## Data excerpt

________________________

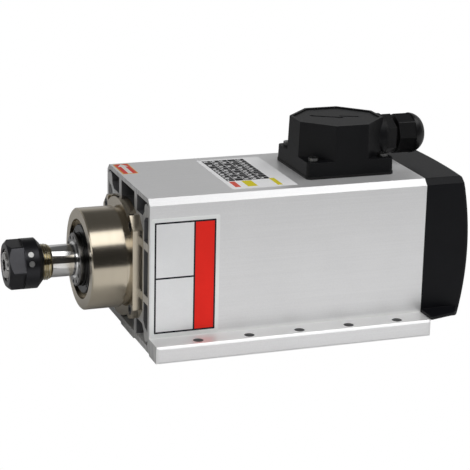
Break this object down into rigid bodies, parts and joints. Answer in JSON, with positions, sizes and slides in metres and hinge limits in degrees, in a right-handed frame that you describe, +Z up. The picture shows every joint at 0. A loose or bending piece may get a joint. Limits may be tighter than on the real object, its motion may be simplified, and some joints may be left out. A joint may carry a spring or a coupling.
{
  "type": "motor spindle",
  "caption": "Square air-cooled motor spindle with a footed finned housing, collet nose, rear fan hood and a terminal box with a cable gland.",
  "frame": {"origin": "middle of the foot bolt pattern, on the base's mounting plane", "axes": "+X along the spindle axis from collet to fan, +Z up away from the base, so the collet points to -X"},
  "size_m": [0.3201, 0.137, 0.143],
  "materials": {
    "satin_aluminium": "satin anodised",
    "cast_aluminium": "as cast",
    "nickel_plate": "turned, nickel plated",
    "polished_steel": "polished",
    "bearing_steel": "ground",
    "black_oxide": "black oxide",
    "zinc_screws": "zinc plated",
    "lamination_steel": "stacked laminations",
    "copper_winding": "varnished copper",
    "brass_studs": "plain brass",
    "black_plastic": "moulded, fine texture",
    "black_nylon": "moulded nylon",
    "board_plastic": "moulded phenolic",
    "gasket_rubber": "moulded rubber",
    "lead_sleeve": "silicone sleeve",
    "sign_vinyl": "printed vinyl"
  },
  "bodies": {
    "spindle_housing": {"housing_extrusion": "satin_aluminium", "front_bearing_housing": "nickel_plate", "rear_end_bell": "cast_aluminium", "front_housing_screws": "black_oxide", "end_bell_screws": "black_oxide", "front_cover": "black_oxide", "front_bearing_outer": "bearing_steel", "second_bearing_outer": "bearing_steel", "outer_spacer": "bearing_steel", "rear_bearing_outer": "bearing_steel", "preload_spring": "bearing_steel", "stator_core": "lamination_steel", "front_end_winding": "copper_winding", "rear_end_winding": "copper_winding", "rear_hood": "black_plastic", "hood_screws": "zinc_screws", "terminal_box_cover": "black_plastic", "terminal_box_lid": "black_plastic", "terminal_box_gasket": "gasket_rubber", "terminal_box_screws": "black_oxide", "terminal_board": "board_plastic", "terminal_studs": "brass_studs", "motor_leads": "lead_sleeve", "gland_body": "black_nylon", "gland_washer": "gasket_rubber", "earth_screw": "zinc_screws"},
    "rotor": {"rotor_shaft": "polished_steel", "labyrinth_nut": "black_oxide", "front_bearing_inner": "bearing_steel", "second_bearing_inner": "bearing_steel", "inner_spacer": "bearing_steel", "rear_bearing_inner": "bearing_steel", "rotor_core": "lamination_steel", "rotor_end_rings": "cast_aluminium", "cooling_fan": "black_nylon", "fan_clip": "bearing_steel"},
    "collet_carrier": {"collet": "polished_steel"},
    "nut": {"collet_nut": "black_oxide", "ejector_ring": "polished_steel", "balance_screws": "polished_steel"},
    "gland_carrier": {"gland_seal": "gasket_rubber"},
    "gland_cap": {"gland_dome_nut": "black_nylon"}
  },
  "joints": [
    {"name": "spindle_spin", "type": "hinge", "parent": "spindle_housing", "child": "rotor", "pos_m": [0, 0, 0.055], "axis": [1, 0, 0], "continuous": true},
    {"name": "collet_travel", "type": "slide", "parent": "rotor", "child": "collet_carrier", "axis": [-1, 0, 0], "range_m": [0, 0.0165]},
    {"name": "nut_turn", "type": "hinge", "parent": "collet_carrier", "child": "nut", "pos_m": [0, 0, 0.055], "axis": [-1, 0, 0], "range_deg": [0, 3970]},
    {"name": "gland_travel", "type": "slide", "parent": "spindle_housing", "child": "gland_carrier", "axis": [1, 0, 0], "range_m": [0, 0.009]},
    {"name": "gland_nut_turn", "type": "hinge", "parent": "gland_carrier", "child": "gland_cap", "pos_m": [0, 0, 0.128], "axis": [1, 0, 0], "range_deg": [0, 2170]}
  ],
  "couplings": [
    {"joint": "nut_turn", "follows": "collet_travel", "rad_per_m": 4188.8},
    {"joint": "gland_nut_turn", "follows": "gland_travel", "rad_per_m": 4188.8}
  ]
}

________________________

## What is expected
Hand back the material above in full, exactly as written.

## Response to this exercise
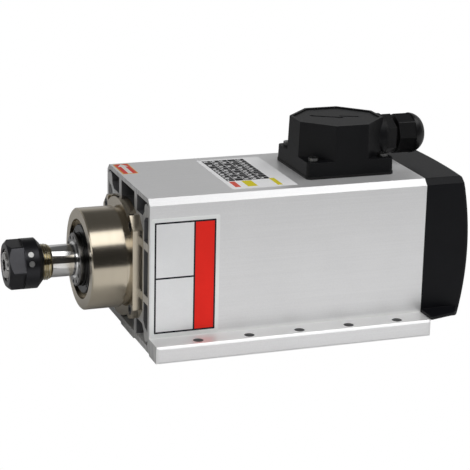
Break this object down into rigid bodies, parts and joints. Answer in JSON, with positions, sizes and slides in metres and hinge limits in degrees, in a right-handed frame that you describe, +Z up. The picture shows every joint at 0. A loose or bending piece may get a joint. Limits may be tighter than on the real object, its motion may be simplified, and some joints may be left out. A joint may carry a spring or a coupling.
{
  "type": "motor spindle",
  "caption": "Square air-cooled motor spindle with a footed finned housing, collet nose, rear fan hood and a terminal box with a cable gland.",
  "frame": {"origin": "middle of the foot bolt pattern, on the base's mounting plane", "axes": "+X along the spindle axis from collet to fan, +Z up away from the base, so the collet points to -X"},
  "size_m": [0.3201, 0.137, 0.143],
  "materials": {
    "satin_aluminium": "satin anodised",
    "cast_aluminium": "as cast",
    "nickel_plate": "turned, nickel plated",
    "polished_steel": "polished",
    "bearing_steel": "ground",
    "black_oxide": "black oxide",
    "zinc_screws": "zinc plated",
    "lamination_steel": "stacked laminations",
    "copper_winding": "varnished copper",
    "brass_studs": "plain brass",
    "black_plastic": "moulded, fine texture",
    "black_nylon": "moulded nylon",
    "board_plastic": "moulded phenolic",
    "gasket_rubber": "moulded rubber",
    "lead_sleeve": "silicone sleeve",
    "sign_vinyl": "printed vinyl"
  },
  "bodies": {
    "spindle_housing": {"housing_extrusion": "satin_aluminium", "front_bearing_housing": "nickel_plate", "rear_end_bell": "cast_aluminium", "front_housing_screws": "black_oxide", "end_bell_screws": "black_oxide", "front_cover": "black_oxide", "front_bearing_outer": "bearing_steel", "second_bearing_outer": "bearing_steel", "outer_spacer": "bearing_steel", "rear_bearing_outer": "bearing_steel", "preload_spring": "bearing_steel", "stator_core": "lamination_steel", "front_end_winding": "copper_winding", "rear_end_winding": "copper_winding", "rear_hood": "black_plastic", "hood_screws": "zinc_screws", "terminal_box_cover": "black_plastic", "terminal_box_lid": "black_plastic", "terminal_box_gasket": "gasket_rubber", "terminal_box_screws": "black_oxide", "terminal_board": "board_plastic", "terminal_studs": "brass_studs", "motor_leads": "lead_sleeve", "gland_body": "black_nylon", "gland_washer": "gasket_rubber", "earth_screw": "zinc_screws"},
    "rotor": {"rotor_shaft": "polished_steel", "labyrinth_nut": "black_oxide", "front_bearing_inner": "bearing_steel", "second_bearing_inner": "bearing_steel", "inner_spacer": "bearing_steel", "rear_bearing_inner": "bearing_steel", "rotor_core": "lamination_steel", "rotor_end_rings": "cast_aluminium", "cooling_fan": "black_nylon", "fan_clip": "bearing_steel"},
    "collet_carrier": {"collet": "polished_steel"},
    "nut": {"collet_nut": "black_oxide", "ejector_ring": "polished_steel", "balance_screws": "polished_steel"},
    "gland_carrier": {"gland_seal": "gasket_rubber"},
    "gland_cap": {"gland_dome_nut": "black_nylon"}
  },
  "joints": [
    {"name": "spindle_spin", "type": "hinge", "parent": "spindle_housing", "child": "rotor", "pos_m": [0, 0, 0.055], "axis": [1, 0, 0], "continuous": true},
    {"name": "collet_travel", "type": "slide", "parent": "rotor", "child": "collet_carrier", "axis": [-1, 0, 0], "range_m": [0, 0.0165]},
    {"name": "nut_turn", "type": "hinge", "parent": "collet_carrier", "child": "nut", "pos_m": [0, 0, 0.055], "axis": [-1, 0, 0], "range_deg": [0, 3970]},
    {"name": "gland_travel", "type": "slide", "parent": "spindle_housing", "child": "gland_carrier", "axis": [1, 0, 0], "range_m": [0, 0.009]},
    {"name": "gland_nut_turn", "type": "hinge", "parent": "gland_carrier", "child": "gland_cap", "pos_m": [0, 0, 0.128], "axis": [1, 0, 0], "range_deg": [0, 2170]}
  ],
  "couplings": [
    {"joint": "nut_turn", "follows": "collet_travel", "rad_per_m": 4188.8},
    {"joint": "gland_nut_turn", "follows": "gland_travel", "rad_per_m": 4188.8}
  ]
}